In Paris he met Felix Zendegs, the fastest cube solver in the world.
Duff went on to podium finishes at cube tournaments in Pickering, Ontario and Salt Lake City, Utah, where he set a national record.
“I’m the first Cree and the first Canadian to ever get a national record,” he said.
Then, on July 27 at a competition in Dalhousie, Nova Scotia, Duff made six podiums, competing on nine different cube variations.
“I got second place for 3×3 and 3×3 with one hand, and third place for 4×4,” he said. “I almost got the national record as my average. I was very close to tying the national record, set by my friend.”
Duff clearly understands his passion for Rubik’s Cubes, Skewb and other variations on the brain-teasing game.
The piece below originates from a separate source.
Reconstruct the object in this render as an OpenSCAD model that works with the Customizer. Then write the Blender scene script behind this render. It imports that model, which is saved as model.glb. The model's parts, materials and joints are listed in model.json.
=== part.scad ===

“Trying to get the fastest times in competition is one thing I like to do,” he said. “I also like the social aspect of it. I meet a lot of people and every time it’s like we’ve known each other for years because we do the same thing. We get each other.”
Walter and his family are currently fundraising to send him to Quebec City’s first cubing competition, taking place February 16-17, 2019. He also has his sights set on next summer’s world championship in Melbourne, Australia.
Meanwhile, Duff will be working hard spinning the swivels on the plastic cube. “I’ll be practicing a lot because I want to get down to at least seven seconds for the Rubik’s Cube [the average time required to make the final round]. Making the final round in the world championships is a very big thing!”